My proposal here is to deprecate all methods which are inherited from SplObjectStorage (except count
and Iterator methods), to warn people if they use one of them. The places where we use SplObjectStorage methods internally would use parent::attach()
for instance to avoid the deprecation warning (they are not deprecated for internal usage).
In 3.0, we will drop the inheritance on SplObjectStorage and replace the storage of DOM nodes with an array, which will give as direct access to nodes by position.
Restrict the Crawler to a single DOM document
Currently, a single crawler can contain elements from multiple DOM documents. This forces us to recreate the DOMXpath object for each element in the crawler (and we do it again in crawlers returned by filtering). Given that namespace registration represents as much time as the actual XPath query, this opens a big optimization potential.
Having multiple documents in the same crawler can only happen in a few case:
- if you call
addContent/addHtmlContent/addXmlContent
(oradd($string)
which will calladdContent
) multiple times on the same instance - if you call it on an instance which already contains nodes, returned by the filtering of a previous crawler in general (note that the first case is actually a specific subcase of this one)
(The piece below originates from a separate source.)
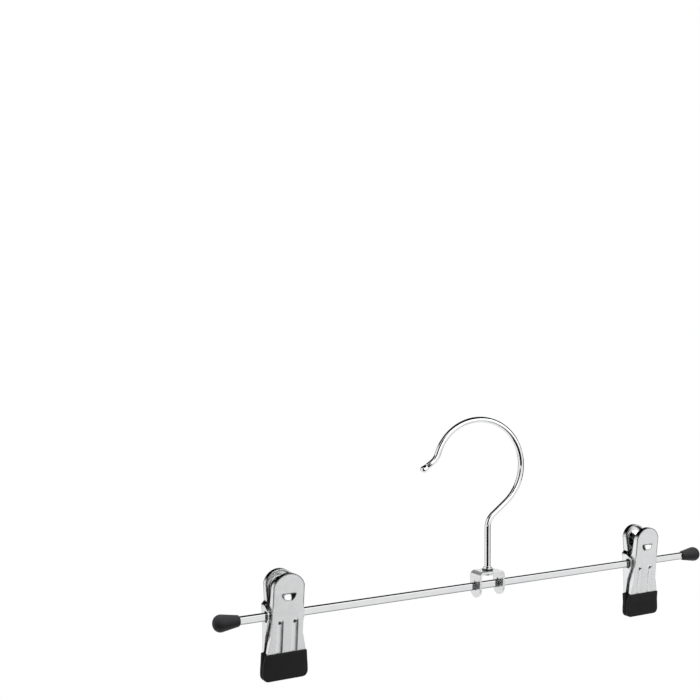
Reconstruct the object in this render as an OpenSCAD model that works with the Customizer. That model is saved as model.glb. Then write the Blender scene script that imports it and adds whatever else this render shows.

- if you build a Crawler with DOM nodes inside it manually (not something I ever saw in the wild)
My proposal here is to deprecate the ability to register nodes from different documents in 2.8 and forbid it in 3.0.
Once this restriction is enforced in 3.0, we will be able to apply more optimizations (it might be possible to apply some optimizations of the XPath building in the current codebase, but it would require to make the code much more complex).
Note that loading HTML content multiple times in the Crawler will already cause weird behavior for the the handling of the base
tag as we can only have 1 base href by crawler, which will be the value of the last document loaded with a base
tag in it resolved against the base href determined by previous content. This means this behavior does not make sense.
What do you think about these proposals ?